(The problem)
From the line with "bpy.context.view_layer.update()" down to the final line of the material below, quote every line exactly and leave out all lines before it.

(Source material)
--------------------------------------------------

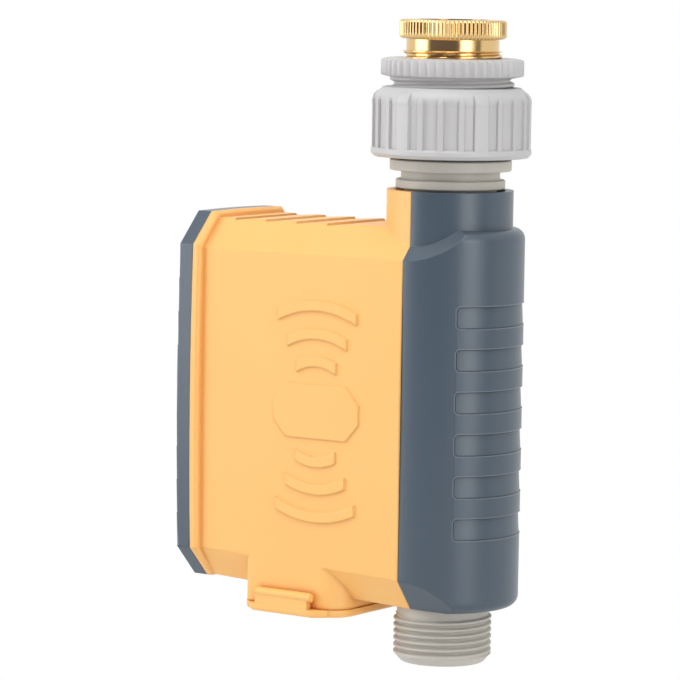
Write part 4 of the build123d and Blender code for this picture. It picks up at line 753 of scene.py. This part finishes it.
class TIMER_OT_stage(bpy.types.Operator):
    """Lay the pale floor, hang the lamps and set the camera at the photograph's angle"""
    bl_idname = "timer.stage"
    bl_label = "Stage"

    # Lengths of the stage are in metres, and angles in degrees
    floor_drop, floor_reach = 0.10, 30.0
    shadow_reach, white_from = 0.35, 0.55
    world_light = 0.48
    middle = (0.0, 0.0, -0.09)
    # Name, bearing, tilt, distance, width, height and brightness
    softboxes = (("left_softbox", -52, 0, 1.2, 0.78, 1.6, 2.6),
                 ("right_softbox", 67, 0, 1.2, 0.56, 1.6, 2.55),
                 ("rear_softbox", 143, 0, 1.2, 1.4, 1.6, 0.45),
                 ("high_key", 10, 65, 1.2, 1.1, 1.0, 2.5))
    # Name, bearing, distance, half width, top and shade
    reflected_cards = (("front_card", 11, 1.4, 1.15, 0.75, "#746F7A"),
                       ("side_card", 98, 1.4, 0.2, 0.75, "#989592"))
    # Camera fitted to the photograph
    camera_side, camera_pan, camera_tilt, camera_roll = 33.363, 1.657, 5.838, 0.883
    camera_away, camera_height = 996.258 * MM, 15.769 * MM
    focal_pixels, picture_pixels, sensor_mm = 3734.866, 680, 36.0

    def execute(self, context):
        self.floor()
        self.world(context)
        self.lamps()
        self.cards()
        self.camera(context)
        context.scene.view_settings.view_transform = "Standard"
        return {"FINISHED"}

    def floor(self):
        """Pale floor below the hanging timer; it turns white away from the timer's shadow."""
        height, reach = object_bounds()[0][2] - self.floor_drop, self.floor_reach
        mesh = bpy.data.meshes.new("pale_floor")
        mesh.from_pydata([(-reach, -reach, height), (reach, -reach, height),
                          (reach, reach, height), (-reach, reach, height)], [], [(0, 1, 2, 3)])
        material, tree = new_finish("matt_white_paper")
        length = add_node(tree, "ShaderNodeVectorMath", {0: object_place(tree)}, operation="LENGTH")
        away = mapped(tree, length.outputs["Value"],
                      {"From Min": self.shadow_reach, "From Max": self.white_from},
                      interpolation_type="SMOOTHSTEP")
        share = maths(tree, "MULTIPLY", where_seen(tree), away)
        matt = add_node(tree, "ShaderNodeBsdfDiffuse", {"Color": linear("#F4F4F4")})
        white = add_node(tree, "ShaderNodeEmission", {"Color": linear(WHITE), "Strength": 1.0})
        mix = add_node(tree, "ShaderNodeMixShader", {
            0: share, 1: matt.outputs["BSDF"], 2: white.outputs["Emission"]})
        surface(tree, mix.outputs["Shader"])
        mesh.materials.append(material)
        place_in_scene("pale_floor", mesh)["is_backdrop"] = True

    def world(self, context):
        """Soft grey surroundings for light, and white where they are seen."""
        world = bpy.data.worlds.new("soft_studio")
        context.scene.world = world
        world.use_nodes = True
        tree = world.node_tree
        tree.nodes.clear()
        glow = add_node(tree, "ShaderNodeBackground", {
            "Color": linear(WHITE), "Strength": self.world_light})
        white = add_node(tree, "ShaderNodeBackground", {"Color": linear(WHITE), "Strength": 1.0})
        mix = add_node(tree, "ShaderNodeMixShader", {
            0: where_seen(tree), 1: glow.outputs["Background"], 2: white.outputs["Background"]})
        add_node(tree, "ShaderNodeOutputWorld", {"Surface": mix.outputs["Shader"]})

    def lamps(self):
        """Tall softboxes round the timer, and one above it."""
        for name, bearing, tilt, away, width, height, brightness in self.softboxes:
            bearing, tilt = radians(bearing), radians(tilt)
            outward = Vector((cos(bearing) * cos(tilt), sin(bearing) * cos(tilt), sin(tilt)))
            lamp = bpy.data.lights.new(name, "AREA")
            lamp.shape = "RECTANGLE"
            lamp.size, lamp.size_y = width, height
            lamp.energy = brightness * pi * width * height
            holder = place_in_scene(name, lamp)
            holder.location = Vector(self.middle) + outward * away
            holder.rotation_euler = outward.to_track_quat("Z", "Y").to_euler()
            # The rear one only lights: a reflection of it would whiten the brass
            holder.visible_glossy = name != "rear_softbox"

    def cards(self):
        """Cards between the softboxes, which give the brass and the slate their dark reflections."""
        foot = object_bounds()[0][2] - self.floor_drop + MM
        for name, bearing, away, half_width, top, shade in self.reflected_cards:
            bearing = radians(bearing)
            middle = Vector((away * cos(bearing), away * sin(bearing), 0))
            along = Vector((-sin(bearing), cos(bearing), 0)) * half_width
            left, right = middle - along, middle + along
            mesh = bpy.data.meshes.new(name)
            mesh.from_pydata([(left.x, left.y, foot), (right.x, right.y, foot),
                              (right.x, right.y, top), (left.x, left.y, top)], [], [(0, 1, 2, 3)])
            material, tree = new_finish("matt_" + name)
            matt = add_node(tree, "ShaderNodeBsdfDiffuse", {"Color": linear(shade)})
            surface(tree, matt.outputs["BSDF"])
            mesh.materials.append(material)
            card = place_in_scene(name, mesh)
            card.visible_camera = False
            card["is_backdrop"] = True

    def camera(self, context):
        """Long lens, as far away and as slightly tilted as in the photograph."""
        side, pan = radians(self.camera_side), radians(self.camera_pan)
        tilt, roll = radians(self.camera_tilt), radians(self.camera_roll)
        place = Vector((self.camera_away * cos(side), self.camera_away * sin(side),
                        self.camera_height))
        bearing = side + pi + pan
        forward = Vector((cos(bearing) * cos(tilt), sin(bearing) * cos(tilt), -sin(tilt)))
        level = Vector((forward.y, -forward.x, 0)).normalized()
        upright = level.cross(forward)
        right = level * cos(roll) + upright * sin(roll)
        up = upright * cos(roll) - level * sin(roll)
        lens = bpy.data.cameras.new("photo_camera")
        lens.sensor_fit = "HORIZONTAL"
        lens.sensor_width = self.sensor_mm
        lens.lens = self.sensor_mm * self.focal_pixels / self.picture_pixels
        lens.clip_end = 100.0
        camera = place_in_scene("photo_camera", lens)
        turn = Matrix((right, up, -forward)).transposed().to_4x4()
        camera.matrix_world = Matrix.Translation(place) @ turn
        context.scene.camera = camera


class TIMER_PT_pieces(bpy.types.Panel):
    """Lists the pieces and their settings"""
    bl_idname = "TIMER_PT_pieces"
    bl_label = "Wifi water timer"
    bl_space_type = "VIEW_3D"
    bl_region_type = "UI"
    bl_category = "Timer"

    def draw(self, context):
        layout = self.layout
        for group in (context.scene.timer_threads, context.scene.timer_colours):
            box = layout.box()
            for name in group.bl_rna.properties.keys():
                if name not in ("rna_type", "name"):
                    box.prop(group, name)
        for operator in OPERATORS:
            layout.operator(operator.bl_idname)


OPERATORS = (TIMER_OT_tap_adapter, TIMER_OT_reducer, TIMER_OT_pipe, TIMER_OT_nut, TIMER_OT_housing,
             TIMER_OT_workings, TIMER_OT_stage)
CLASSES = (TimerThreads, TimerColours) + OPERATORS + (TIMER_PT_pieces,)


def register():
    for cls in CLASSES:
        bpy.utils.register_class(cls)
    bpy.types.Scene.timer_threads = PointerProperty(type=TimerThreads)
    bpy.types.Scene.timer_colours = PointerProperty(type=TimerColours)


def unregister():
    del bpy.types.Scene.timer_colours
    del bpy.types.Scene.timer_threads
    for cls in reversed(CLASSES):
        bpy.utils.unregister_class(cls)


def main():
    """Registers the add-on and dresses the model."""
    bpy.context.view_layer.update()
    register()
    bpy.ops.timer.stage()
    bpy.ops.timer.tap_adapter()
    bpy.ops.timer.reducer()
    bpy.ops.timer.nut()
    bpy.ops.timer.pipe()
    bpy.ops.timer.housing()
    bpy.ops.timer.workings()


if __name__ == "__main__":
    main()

--------------------------------------------------

(Problem solution)
    bpy.context.view_layer.update()
    register()
    bpy.ops.timer.stage()
    bpy.ops.timer.tap_adapter()
    bpy.ops.timer.reducer()
    bpy.ops.timer.nut()
    bpy.ops.timer.pipe()
    bpy.ops.timer.housing()
    bpy.ops.timer.workings()


if __name__ == "__main__":
    main()